Figure 4.24: Inverse trendline.
This is where the inverse trendline comes in handy. The last price high in September and a previous end of July high pivot are good reference points for drawing the inverse thick trendline in figure 4.24. In an ascending trend, the inverse trendline is drawn from price tops. In a descending trend, the inverse trendline is drawn from price bottoms.
From the lowest bottom in August, you now can draw a parallel line with the inverse trendline, creating the other side of what probably will become a future price channel.
Figure 4.25: Inverse trendline evolution.
Figure 4.25 shows the further price evolution perfectly in line with the trend channel created on the base of the inverse trendline. Sometimes you will see a normal downtrend line and an inverse trendline that have different slopes.
Figure 4.26: Normal and inverse trendline.
As you can see in figure 4.26, the prices touch both the inverse trendline and the parallel line. The parallel line with the inverse trendline from the start of the downtrend forms a multi-reversal line that alternates between resistance and support. It also looks as if the downtrend channel is widening.
Figure 4.27: Normal and inverse trendline evolution.
Looking at the further price development in figure 4.27, it is funny to see how each of the trendlines does the job. The inverse trendline gives support, just like the multi-reversal line does, while the normal downtrend line is now resisting.
The inverse trendline is a good tool to find medium and longer term trends when it is not possible to draw a normal trendline in the early stage of a new trend development.
Stocks Technical Analysis Trendlines
Centerline
The centerline is drawn between a bottom pivot point and a top pivot point or visa versa. This kind of trendline can be used as a reference for action-reaction lines.
Figure 4.28: Centerline.
In figure 4.28, a parallel line with the centerline through a previous high or low point is the action reference. Preferably, the action line and the price data should show a similar slope.
From here on, you can create a second parallel line; this is the reaction line projected into the future. The distance from the centerline is equal to the distance between the centerline and the action line.
Note how the prices turn at the reaction line and how they start moving up again with about the same slope as the original top-bottom centerline.
Multi-reversal Line
A multi-reversal line touches the bottoms as well as the tops of the price bars. Multi-reversal lines are mostly used as a reference for action/reaction lines but also for future support or resistance in relation with future price projections.
Figure 4.29: Multi-reversal line.
In figure 4.29, look at how multi-reversal lines show support and resistance to future price movement. Multi-reversal lines complement price targets, since they can be used as reference for future price support and resistance.
Note how all multi-reversal lines are close to the $25 target given by a Fibonacci projection (dashed horizontal line). This gives a good time estimate as to when this first Fibonacci target can be reached.
The centerline and multi-reversal line are most useful finding targets both price and time related.
Stocks Technical Analysis Trendlines
Trend Channels
Trend channels are parallel lines containing a smaller or larger price move. The unparallel lines of a triangle formation also are a trend channel.
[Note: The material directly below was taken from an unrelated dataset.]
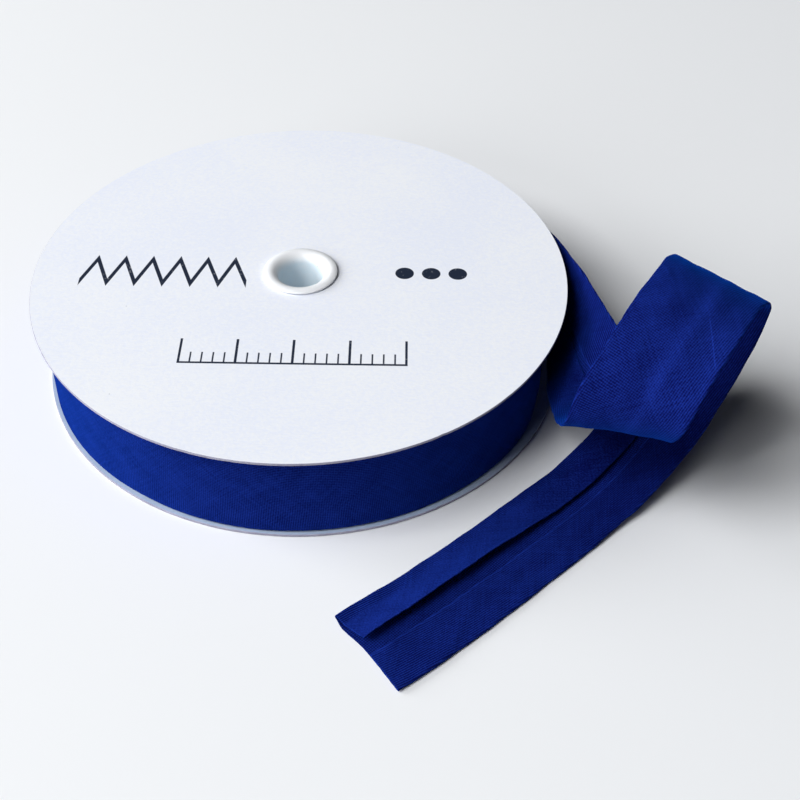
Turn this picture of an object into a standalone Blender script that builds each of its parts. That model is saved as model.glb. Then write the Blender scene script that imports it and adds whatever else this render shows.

Trend channels represent support and resistance and can be used within LOCKIT to find price targets.
Parallel Trend Channels
Let’s look at the trend channels in figure 4.30, a chart with weekly price data.
Figure 4.30: Trend channels.
- A trendline A is formed by a range of higher low points. A parallel line B to the upper part of the prices is the start of what will become the upper side of a long-term trend channel.
- The price falls through trendline A and consolidates in a horizontal to slightly decreasing trend channel D.
- The consolidation period finishes with a price jump out of channel D and forms a strong rising channel E. This uptrend finishes at the resistance of the upper side of the long-term trend channel B.
- The parallel line C with the long-term trendline B at the bottom of channel D creates the lower part of the broad channel BC. Falling through this trendline in the future will probably be the start of a larger, long-term correction.
- The price falling out of channel E makes up the lower part of channel F, a narrower trend channel within the large trend channel with the same slope.
- Leaving channel F we get a high accelerating rising channel G a fraction beyond the upper part of the broad channel, but returning back fast inside the long-term channel.
- What follows is an equally fast move down with channel H, until reaching the lower part of the long-term broad channel BC.
As long as a channel is valid, the price is moving between the extremes of that channel. The price reaching the upper part or the lower part of a trend channel is, therefore, not only a buying or selling signal, but also a good indication of what price level can be reached in the future.
Triangle Trend Channel
We also consider a triangle formation as a trend channel.
In figure 4.31, there is an uptrend line between March and April. The resistance line from the top at the beginning of March is broken in April with a rising window, but the price falls back below this resistance line, turning it into a support line by the end of April. A couple of days later, the resistance line is broken again.
The price develops lower tops and higher bottoms; the result is a symmetrical triangle formation.
A triangle formation is a continuation pattern, but it also can be a reversal pattern. The direction of the price will be clear only after the price breaks out of the pattern, either to the upper or the lower site of the triangle. Most of the time, the triangle is a continuation pattern, and the price will continue to move in the direction of the previous trend.